Although it has only been a day since Erdogan and his son’s alleged phone conversation has been posted on YouTube, it has had more than 3.5 million viewers and Turks have found a way to generate humor and mockery out of this embarrassing situation. A new webpage titled “Clean the Cash Stack,” enables you to play a game where you have only a minute to distribute $1 billion among eight of Erdogan's relatives. People have commented on social media how sorry they feel for the son, Bilal, because it was so hard for him to get rid of the cash. Another Web page asks, “Did Sumeyye arrive?” Sumeyye is one of Erdogan’s daughters.

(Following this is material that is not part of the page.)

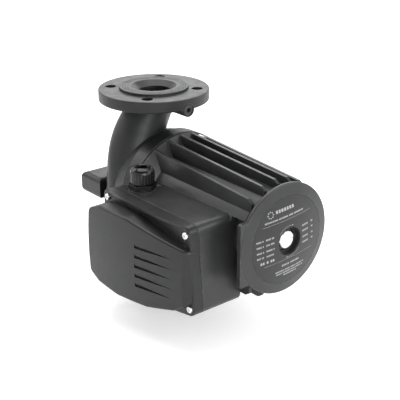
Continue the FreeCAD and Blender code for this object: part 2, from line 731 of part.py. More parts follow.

Dec. 17, the day news broke of the graft probe, Salih Tekin Yigit, 50, immolated himself in front of Turkish parliament for reasons yet unknown. On the same day, millions of dollars were seized from the residences of cabinet members’ sons. Since then, the Turkish public has lost track of how many “tapes” were released. Not many of us could remember which one was legally recorded, or which one was illegally released. But at this point, we all should have the right to ask a few simple questions without facing revenge attacks and temper tantrums. Has there been abuse or misuse of power by the Erdogan administration? Is there evasive corruption or nepotism in the Turkish bureaucracy? Is there a gang within the state? How did this gang survive 11 years of AKP administration? Did some members of Erdogan’s administration obstruct justice?
If this is a perception war, the AKP has won a couple of battles, but is it winning the war?